ロックは人間には、生まれる前から持ってる知性や魂や概念はなく、生まれた後に経験することから形成されると考えた。

つまり、楽しい、悲しいなどの概念は生まれる前から持っているものではなく子供の頃に経験することによって習得していくものだということ。

要するに、人間の心は生まれた時は真っ新だということだ。そこで色々経験することで様々な知識が蓄積されていく。

哲学的に見ると、「善」とは何かと言うと、ロックの考えでは「善」は育ってきた環境や社会によって違う意味を持つものだから、絶対的なものではなく、生得的なものではないといことになる。
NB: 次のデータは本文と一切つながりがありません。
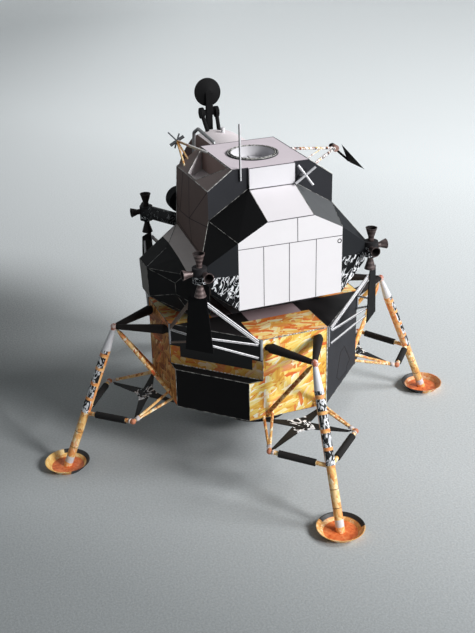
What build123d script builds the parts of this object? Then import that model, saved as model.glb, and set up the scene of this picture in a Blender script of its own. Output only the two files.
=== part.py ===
from build123d import *
import os
from itertools import combinations
from math import acos, cos, radians, sin, sqrt, tan

os.makedirs("parts", exist_ok=True)

# Card model of a two-stage lunar lander at 1:48, in millimetres.
# +X starboard, +Y forward, +Z up, origin on the floor under the middle of the four pads.

# Card, glue and wire
card = 0.4
glue = 0.05
wire_radius = 0.45
fine_wire_radius = 0.3
pin_clearance = 0.05

# Descent stage
gear_face_y = 43.7
bay_half = 15.3
port_aft_upper_half = 13.6
port_aft_lower_half = 19.9
deck_z = 67.0
body_floor_z = 30.5
ledge_z = 48.3

# Descent engine bell
bell_throat_radius = 7.5
bell_mouth_radius = 15.8
bell_mouth_z = 10.5
bell_wall = 0.5

# Landing gear
pad_centre_radius = 89.6
pad_rim_radius = 9.8
pad_base_radius = 7.2
pad_height = 2.8
apex_radius = 63.9
apex_z = 63.5
knee_radius = 63.5
knee_half = 19.4
knee_z = 27.2
junction_z = 24.9
strut_foil_radius = 2.0
strut_gold_radius = 1.8
strut_tip_radius = 0.9
apex_ball_radius = 1.45
strut_cone_length = 11.5
upper_root_half = 11.3
upper_root_z = 63.3
upper_root_radius = 2.1
upper_blunt_radius = 1.5
upper_tip_radius = 1.1
lower_root_half = 11.6
lower_root_z = 32.5
lower_radius = 0.9
sleeve_radius = 1.5
rod_radius = 0.9
knee_ball_radius = 1.2
truss_radius = 0.6
truss_high_half = 9.5
truss_high_z = 32.6
truss_low_half = 13.5
truss_low_z = 30.9
brace_centre_radius = 52.0
brace_hub_half = 4.0
brace_hub_depth = 3.0
brace_arm_root = 2.8
brace_root_half = 14.2
brace_arm_width = 2.1
brace_knee_inset = 2.2

# Exhaust deflectors under the thrusters
deflector_gap = 0.4
deflector_clearance = 0.3
deflector_top_z = 88.5
deflector_bottom_z = 65.0
deflector_top_half = 3.9
deflector_bottom_half = 6.2
deflector_rod_radius = 0.45
deflector_rod_pitch = 1.05
deflector_rod_length = 9.0

# Ascent stage
top_z = 132.3
top_half = 16.8
shoulder_half = 27.3
shoulder_z = 124.8
mid_aft_y = -21.5
mid_fore_y = 15.5
mid_fore_lean = 9.0
mid_knee_z = 80.0
mid_floor_z = 70.0
mid_floor_half = 18.0
well_floor_z = 123.0
skirt_radius = 13.5
spine_half = 9.9
spine_depth = 1.2
spine_floor_z = 123.4
bay_aft_y = -41.3
bay_aft_half = 22.4
bay_floor_z = 80.7
bay_eave_z = 109.2
bay_roof_z = 116.1
bay_shoulder_z = 112.6
cabin_radius = 21.5
cabin_axis_z = 108.5
cabin_floor_z = 82.5
cabin_floor_half = 17.0
cabin_front_y = 46.0
cabin_face_half = 9.5
cabin_cheek_depth = 9.0
window_depth = 0.4
hatch_half = 8.0
hatch_height = 16.0

# Docking tunnel in the roof
tunnel_x = -0.6
tunnel_y = -3.5
tunnel_radius = 9.0
tunnel_depth = 3.8
tunnel_flange_radius = 10.7
tunnel_flange_height = 0.5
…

スピノザ   (1632〜1677 オランダの哲学者)

全ての高貴なものは、稀であるとともに、困難である

スピノザ 『エチカ』 より

この名言は高貴であるからこそ珍しく手に入れることも困難であるということだろう。

しかし人間は当たり前に身近にあるものに対するものに対して感謝したり幸福であるということ感じずらい。そこの部分こそ本来大事なことではないのかと思うのだ。その気持ちを忘れずにいたい。

最後に

これらの名言から得られる共通のテーマは、人間の思考と存在、自由と束縛、変化の不可避性、他者との関係、そして宗教的価値観の変遷に焦点を当てている。これらの哲学的洞察が、近世における知識と人間の意識の進化を反映している。我々はこれらの言葉から学び、自らの存在や社会に対する理解を深め、未来に向けての洞察を得ることができる。これらの名言は、単なる過去の言葉ではなく、今日においても深い哲学的な考察を提供している。